# Prefrences, new window or same page?



## Trix (Aug 9, 2015)

Just a random question, when you go to a website with links, do you prefer the links to open in a new window, or in the same page?


----------



## Dorymae (Aug 9, 2015)

Trix said:


> Just a random question, when you go to a website with links, do you prefer the links to open in a new window, or in the same page?



Most of the time, same window different tab. However if it is something I will be using, a lye calculator for instance, then I open in a new window but only because I use two monitors so I can drag it onto the other monitor so I can still see everything.


----------



## commoncenz (Aug 9, 2015)

Same window, different tab for me. Just the way I've always done it.


----------



## tbeck3579 (Aug 9, 2015)

New tab the vast majority of the time.  I'm very accustomed to right clicking on a link and choosing which I want.  If I'm doing a lot of research I will use new windows to help categorize all the information and links.


----------



## The Efficacious Gentleman (Aug 9, 2015)

Depends on what it is - an internal link on a site, same tab. External link, new tab.
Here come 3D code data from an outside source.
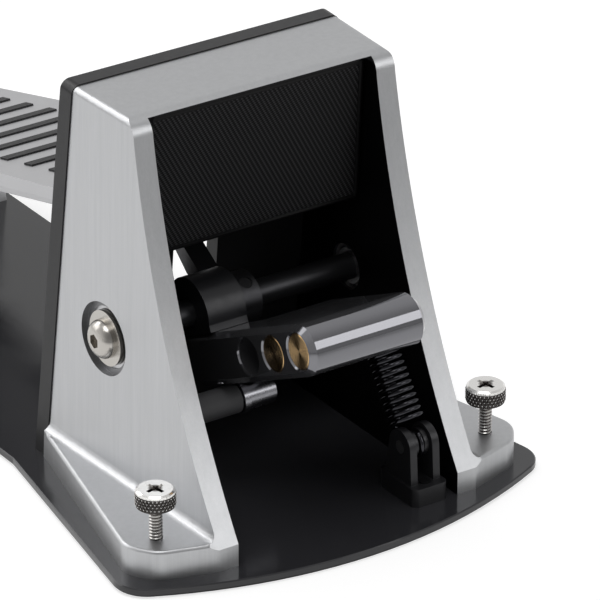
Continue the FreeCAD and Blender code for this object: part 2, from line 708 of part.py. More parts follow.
def arch_plan():
    """Prism of the arch's plan view, whose feet have rounded front corners."""
    half_plan = [
        ("dims.wall_half_front_foot", FOOT_Y),
        ("dims.flange_half_front", f"{FOOT_Y} + dims.flange_front_slope"),
        ("dims.flange_half_side", f"{FOOT_Y} + dims.flange_corner_back"),
        ("dims.wall_half_back_foot + 1.5", f"{FOOT_Y} + dims.arch_depth_foot"),
        ("dims.wall_half_back_foot + 1.5", LOFT_BACK),
    ]
    mirrored = [(f"-({x})", y) for x, y in reversed(half_plan)]
    prism = plan_pad(half_plan + mirrored, f"({BASE_TOP} - 1)", "dims.arch_height + 5")
    return dress(prism, "Fillet", "dims.flange_corner_radius",
                 lambda edge: runs_along(edge, Vector(0, 0, 1))
                 and abs(edge.CenterOfMass.x) > value("dims.flange_half_front - 1"))


def mouth_tool():
    """What the arch's mouth takes out: thin lip at the front, thicker roof behind it."""
    half = "dims.mouth_half_width"
    low = f"({BASE_TOP} - 5)"
    front = f"({FOOT_Y} - 5)"
    step = f"({FOOT_Y} + dims.brow_setback + dims.brow_radius + dims.lip_depth)"
    back = f"({FOOT_Y} + dims.arch_depth_foot + 5)"

    def passage(y0, y1, roof):
        corners = [(f"-{half}", low), (half, low), (half, roof), (f"-{half}", roof)]
        room = front_pad(corners, y0, f"({y1}) - ({y0})")
        return dress(room, "Fillet", "dims.mouth_corner_radius",
                     lambda edge: runs_along(edge, Vector(0, 1, 0))
                     and edge.CenterOfMass.z > value(BASE_TOP) + value("dims.arch_height") / 2)

    return [passage(front, step, f"({ARCH_TOP} - dims.lip_thick)"),
            passage(f"({step} - 1)", back, f"({ARCH_TOP} - dims.roof_thick)")]


def bearing_room(side):
    """Counterbore, bearing seat and through hole in one side wall."""
    inner = "(dims.mouth_half_width - 2)"
    seat = "(dims.axle_half_length - dims.bearing_width)"
    face = "dims.axle_half_length"
    outside = "(dims.wall_half_back_foot + 3)"
    spans = [("dims.shoulder_radius", inner, face), ("dims.bearing_radius", seat, outside),
             ("dims.recess_radius", face, outside)]
    return [rod_x(radius, *ordered(side, x0, x1), AXLE_Y, AXLE_Z) for radius, x0, x1 in spans]


def ordered(side, x0, x1):
    """Two distances from the centre plane as coordinates in rising order."""
    if side > 0:
        return x0, x1
    return f"-({x1})", f"-({x0})"


REAR_SCREW_HEIGHTS = [f"(dims.rear_screw_low + {index} * dims.rear_screw_pitch)" for index in range(3)]


def rear_screw(height, side, radius, start, length):
    """A bar square to the leaning back, from start behind the arch's back towards the front."""
    bar = doc.addObject("Part::Cylinder", fresh("Bar"))
    bind(bar, Radius=radius, Height=length)
    y = lean_y(height, f"({start}) * cos(dims.back_lean)")
    z = f"({BASE_TOP} + {height} + ({start}) * sin(dims.back_lean))"
    narrowing = "(dims.wall_half_back_foot - dims.wall_half_back_top) / dims.arch_height"
    x = f"{side} * (dims.mouth_half_width + dims.wall_half_back_foot - {narrowing} * {height}) / 2"
    tilt(bar, "90 + dims.back_lean", y, z, x)
    return bar


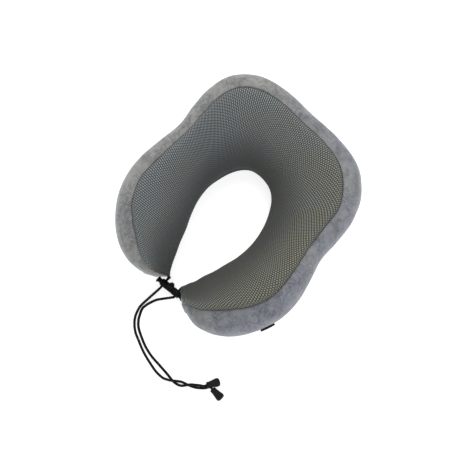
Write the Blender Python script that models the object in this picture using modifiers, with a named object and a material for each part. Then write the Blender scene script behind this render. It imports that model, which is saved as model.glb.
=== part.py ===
"""U-shaped memory-foam neck pillow with a zipped cover and a cord lock, modelled in metres, +Z up.

The pillow lies on its flat base. +Y points to the closed back of the U, +X to the right arm.
The origin is on the floor, under the middle of the pillow's bounding box.
"""
import math

import bmesh
import bpy
from mathutils import Matrix, Vector

MM = 0.001
GAP = 0.3 * MM

# Plan rails of the U, in millimetres, from the left arm tip round the back to the right arm tip.
# Each row: outer wall x, y; crest seam x, y; neck opening x, y; crest height; base lift; lower wall inset.
LIFT = 7
STATIONS = (
    (-36, -139, -32, -132, -12.5, -117, 78, 14, 8),
    (-54.5, -141, -48, -127, -15.5, -111, 89, 5, 13),
    (-78, -134.5, -64, -116, -19, -103, 98, 0, 9),
    (-100.5, -118, -80, -104, -23, -92, 104, 0, 7),
    (-116.5, -95, -94, -88, -28, -79, 109, 0, 6),
    (-124.8, -70, -102.8, -64, -33, -63, 112, 0, 6),
    (-126.8, -43, -103, -40, -39, -48, 112, 0, 6),
    (-122.6, -14, -101, -14, -43.7, -32, 110, 0, 6),
    (-117.5, 18, -98.5, 18, -46, -18, 106, 0, 6),
    (-119.8, 48, -98.8, 46, -46.5, -4.5, 104, 0, 6),
    (-118.7, 78, -97, 73, -43.8, 10, 103, 0, 6),
    (-108.3, 108.3, -87.2, 97.5, -38.5, 26, 101, 0, 6),
    (-82, 132.3, -66.2, 114, -30, 39.5, 97, 0, 6),
    (-45, 142, -36, 121.8, -18.5, 47.5, 93, 0, 6),
    (0, 142.5, 0, 121.2, -3, 49, 92, 0, 6),
    (45, 142.3, 36, 120.3, 13, 45.5, 93, 0, 6),
    (82, 132.2, 65.2, 112.2, 25.5, 35.2, 97, 0, 6),
    (108, 108, 84.8, 95, 33, 23, 101, 0, 6),
    (119.5, 78, 97.6, 73.4, 38.5, 9, 103, 0, 6),
    (121.2, 48, 99.8, 46, 41.5, -5, 104, 0, 6),
    (119.8, 18, 100.7, 18, 42.8, -18, 106, 0, 6),
    (126.3, -14, 104.5, -14, 42.3, -32, 110, 0, 6),
    (130, -43, 106, -40, 39.4, -48, 112, 0, 6),
    (127, -70, 103, -63.5, 34.4, -63, 112, 0, 6),
    (116.8, -95, 92, -85.5, 29, -79, 109, 0, 6),
    (100, -118.3, 78, -101, 23, -92, 104, 0, 7),
    (78, -135, 63.5, -115, 19, -103, 98, 0, 9),
    (55, -141.8, 48, -126.8, 14.7, -109.8, 89, 5, 13),
    (36, -139, 32, -132, 11.6, -115.8, 78, 14, 8),
)
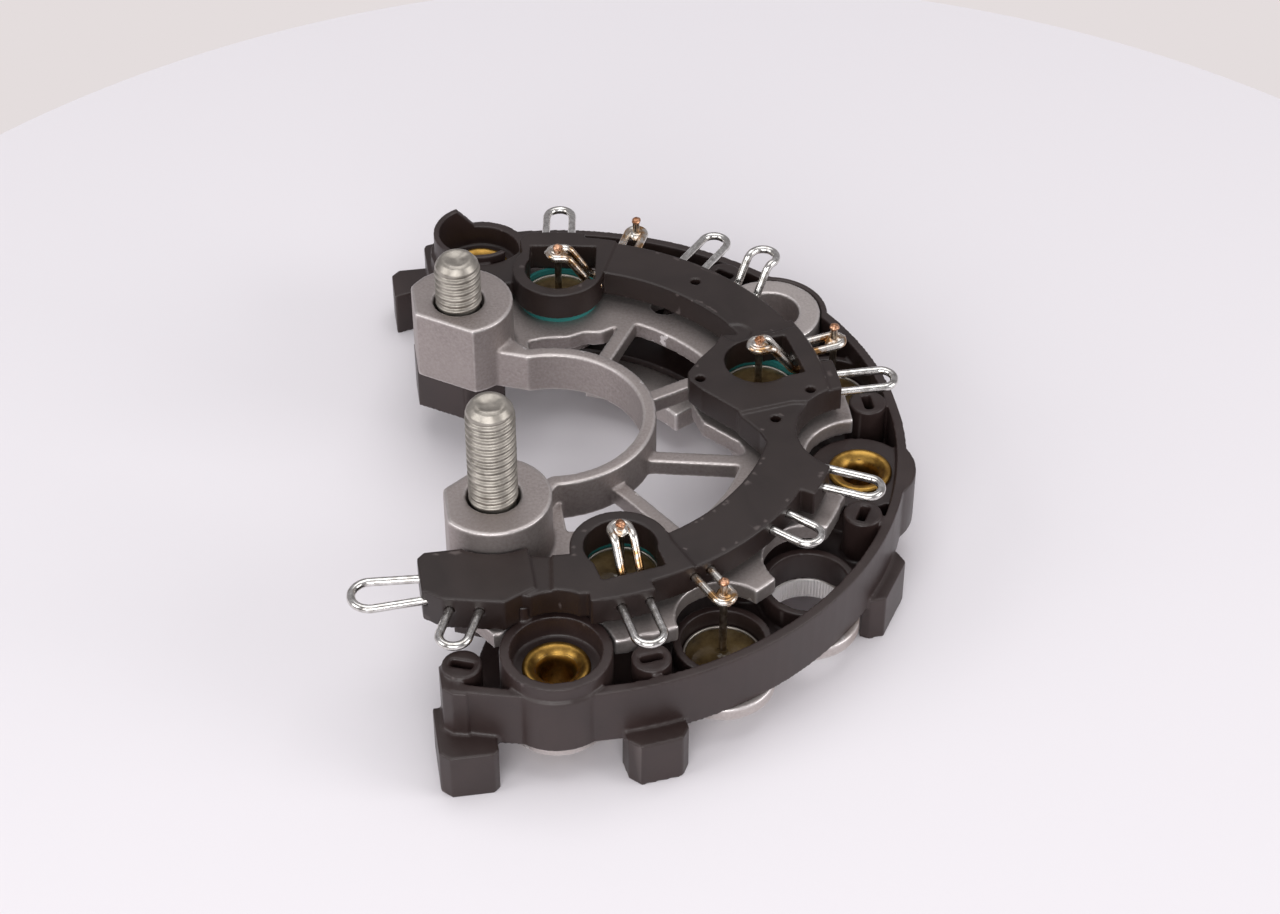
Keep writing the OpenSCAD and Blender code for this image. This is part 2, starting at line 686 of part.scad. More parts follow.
module positive_potting_front() { potting(inner_r, inner_angles[0], positive_cup_z); }
module positive_potting_right() { potting(inner_r, inner_angles[1], positive_cup_z); }
module positive_potting_rear() { potting(inner_r, inner_angles[2], positive_cup_z); }
module negative_potting_front() { potting(fixing_r, outer_front_a, negative_cup_z); }
module negative_potting_right() { potting(fixing_r, outer_right_a, negative_cup_z); }
module negative_potting_rear() { potting(fixing_r, outer_rear_a, negative_cup_z); }

module positive_lead_front() { lead(inner_r, inner_angles[0], positive_cup_z, eye_z + 1.2); }
module positive_lead_right() { lead(inner_r, inner_angles[1], positive_cup_z, eye_z + 1.2); }
module positive_lead_rear() { lead(inner_r, inner_angles[2], positive_cup_z, eye_z + 1.2); }
module negative_lead_front() { lead(fixing_r, outer_front_a, negative_cup_z, lead_top); }
module negative_lead_right() { lead(fixing_r, outer_right_a, negative_cup_z, lead_top); }
module negative_lead_rear() { lead(fixing_r, outer_rear_a, negative_cup_z, lead_top); }

module seal_ring_front() { seal_ring(inner_angles[0]); }
module seal_ring_right() { seal_ring(inner_angles[1]); }
module seal_ring_rear() { seal_ring(inner_angles[2]); }

// Open or crimped loop that stands out flat from the carrier's edge
module loop(p) {
    color(tin) seat_wire(p) hairpin(p[2], root_l + p[3], p[4]);
}

// Crimp that rises from a window's wall and closes around a positive head wire
module window_crimp(a, side) {
    color(tin) window_place(a, side)
        raised_hairpin(crimp_half, window_root_l, window_out, eye_z - wire_z, 55, 1.5);
}

// Drop-shaped loop at the open end of the C
module end_loop() {
    color(tin) translate([end_loop_x + root_l, end_loop_y, wire_z]) rotate([0, 0, 180])
        hairpin(loop_half, 10, end_splay);
}

// Loop over the ground boss, bent upward out of the way of the screw's head
module ground_loop() {
    color(tin) seat_wire(ground_at)
        raised_hairpin(loop_half, root_l, 5, 5.4, 62, 1.6);
}

module front_left_loop() { loop(front_left_at); }
module front_loop() { loop(front_at); }
module front_crimp() { loop(front_crimp_at); }
module empty_hole_loop() { loop(empty_at); }
module right_front_loop() { loop(right_front_at); }
module right_loop() { loop(right_at); }
module right_crimp() { loop(right_crimp_at); }
module rear_right_loop() { loop(rear_right_at); }
module rear_crimp() { loop(rear_crimp_at); }
module rear_loop() { loop(rear_at); }
module window_crimp_front() { window_crimp(inner_angles[0], 180); }
module window_crimp_right() { window_crimp(inner_angles[1], 180); }
module window_crimp_rear() { window_crimp(inner_angles[2], 90); }

positive_heat_sink();
negative_heat_sink();
insulating_housing();
terminal_carrier();
stud_front();
stud_rear();
rivet_front();
rivet_right();
rivet_rear();
positive_cup_front();
positive_cup_right();
positive_cup_rear();
negative_cup_front();
negative_cup_right();
negative_cup_rear();
positive_potting_front();
positive_potting_right();
positive_potting_rear();
negative_potting_front();
negative_potting_right();
negative_potting_rear();
positive_lead_front();
positive_lead_right();
positive_lead_rear();
negative_lead_front();
negative_lead_right();
negative_lead_rear();
seal_ring_front();
seal_ring_right();
seal_ring_rear();
end_loop();
front_left_loop();
front_loop();
front_crimp();
empty_hole_loop();
right_front_loop();
right_loop();
right_crimp();
ground_loop();
rear_right_loop();
rear_crimp();
rear_loop();
window_crimp_front();
window_crimp_right();
window_crimp_rear();
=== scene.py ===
"""Alternator rectifier: a C-shaped diode bridge on a pale studio table.

Two die-cast heat sinks carry press-fit diodes, a moulded insulator keeps them apart, and a
moulded carrier on top brings out the tinned wire loops. Sizes in millimetres become metres
through MM. The frame is the CAD model's: the arc's centre at the origin, +X away from the
open side of the C, and the feet on z = 0.
"""
import math

import bmesh
import bpy
from mathutils import Matrix, Vector, noise


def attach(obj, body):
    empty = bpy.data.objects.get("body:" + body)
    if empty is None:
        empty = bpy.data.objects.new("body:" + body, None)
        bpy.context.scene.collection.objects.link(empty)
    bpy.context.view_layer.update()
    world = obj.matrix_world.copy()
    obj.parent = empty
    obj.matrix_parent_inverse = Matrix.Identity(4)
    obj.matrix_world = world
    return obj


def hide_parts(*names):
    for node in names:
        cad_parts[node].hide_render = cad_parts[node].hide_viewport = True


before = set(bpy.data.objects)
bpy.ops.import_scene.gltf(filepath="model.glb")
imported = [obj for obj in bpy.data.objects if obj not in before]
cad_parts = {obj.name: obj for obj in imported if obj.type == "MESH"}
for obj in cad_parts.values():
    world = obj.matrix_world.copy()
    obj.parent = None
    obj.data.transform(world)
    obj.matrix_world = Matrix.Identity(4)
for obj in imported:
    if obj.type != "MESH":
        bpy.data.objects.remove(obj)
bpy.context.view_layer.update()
MM = 0.001

# Camera and studio. A 35 mm camera on a stand looks down on the white table from the front,
# through a 79 mm lens. The table is a white disc, 38 cm across, whose far edge crosses the top
# of the picture. Soft boxes stand in front, on both sides and overhead, the front one strongest.
camera = bpy.data.objects.new("camera", bpy.data.cameras.new("camera"))
camera.data.sensor_width = 36
camera.data.lens = 78.75
camera.location = (-0.0409, -0.3544, 0.3238)
camera.rotation_euler = (math.radians(49), 0, math.radians(-9))
bpy.context.scene.collection.objects.link(camera)
bpy.context.scene.camera = camera
bpy.context.scene.view_settings.view_transform = "Standard"


def linear(colour):
    """sRGB hex to the linear RGBA that a shader takes."""
    parts = [int(colour[i:i + 2], 16) / 255 for i in (1, 3, 5)]
    return [c / 12.92 if c < 0.04045 else ((c + 0.055) / 1.055) ** 2.4 for c in parts] + [1]


def add(tree, kind, settings=None, **links):
    """Adds a node, sets its properties and links or sets its inputs by name."""
    node = tree.nodes.new("ShaderNode" + kind)
    for key, value in (settings or {}).items():
        setattr(node, key, value)
    for key, value in links.items():
        socket = node.inputs[int(key[1:]) if key[1:].isdigit() else key.replace("_", " ")]
        if isinstance(value, bpy.types.NodeSocket):
            tree.links.new(value, socket)
        else:
            socket.default_value = value
    return node


def new_material(name):
    """An empty node material with its output, and the tree to build in."""
    material = bpy.data.materials.new(name)
    material.use_nodes = True
    tree = material.node_tree
    tree.nodes.clear()
    return material, tree


def finish_material(tree, shader):
    output = add(tree, "OutputMaterial")
    tree.links.new(shader, output.inputs["Surface"])


laminate, tree = new_material("white_laminate_table")
base = add(tree, "BsdfPrincipled", Base_Color=linear("#e6e2e6"), Roughness=0.55)
finish_material(tree, base.outputs["BSDF"])

bm = bmesh.new()
bmesh.ops.create_circle(bm, cap_ends=True, segments=256, radius=0.1916,
                        matrix=Matrix.Translation((0.0201, -0.0204, 0)))
mesh = bpy.data.meshes.new("table")
bm.to_mesh(mesh)
bm.free()
mesh.materials.append(laminate)
table = bpy.data.objects.new("table", mesh)
bpy.context.scene.collection.objects.link(table)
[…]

New window - never!


----------



## Obsidian (Aug 9, 2015)

Always a new tab, I hate having to navigate away from a page I'm reading just to check out a link.


----------



## Stacy (Aug 9, 2015)

Are you talking about from a design standpoint? My two cents if you're talking about how to set up a page, go with *The Efficacious Gentleman*'s advice. Links within your site to the same page, external links to a new tab.

Not everyone is familiar with new tabs and if they click on a link that does something confusing they're more likely to leave your page. Conversely anyone who is comfortable with new tabs knows how to open them manually if they choose. Of course this all depends on your audience etc etc...

When I'm surfing though, it's usually tabs as far as the eye can see!


----------



## TeresaT (Aug 9, 2015)

Same window, new tab.  I have a gazillion tabs open all the time.


----------



## Trix (Aug 9, 2015)

Thanks guys! So avoid new windows at all costs! Got it


----------



## Dahila (Aug 9, 2015)

New tab in home, in work I have to open new window, I am on IE there.


----------



## gigisiguenza (Aug 10, 2015)

Same window new tab


----------



## Trix (Aug 14, 2015)

Thanks guys, I changed somethings on mine and had thought it was opening in a new tab, but was told new window. Was checking if people are okay with that or if I should change it again....thanks once again you guys for taking the time to reply!


----------



## harrietrosie (Sep 3, 2015)

Same as what everyone else has said, if it's the same site then same tab but if it's a new site then a new tab. Also, from your point of view, if you're sending people somewhere else and getting them to leave your site, definitely have it open in a new tab so that your website is still open for them. If it's your own site you're talking about, the last thing you want to do is send them somewhere else and have them forget about you!


----------



## Trix (Sep 5, 2015)

harrietrosie said:


> Same as what everyone else has said, if it's the same site then same tab but if it's a new site then a new tab. Also, from your point of view, if you're sending people somewhere else and getting them to leave your site, definitely have it open in a new tab so that your website is still open for them. If it's your own site you're talking about, the last thing you want to do is send them somewhere else and have them forget about you!



Thbak you harrietrosie! I dont know why that last sentence made me laugh.

It is amaliaslog.com, the whole point really is the suppliers page, as i wanted to make it as easy as possible for anyone in their 'real cosmetics diy' journey to find what they need wherever they are in the world.

was also working on a database of the products so that it is even easier for ppl to find what they want at the right price, but my computer decide to start crashing on me....so until later.
Once again habks for the feedback


----------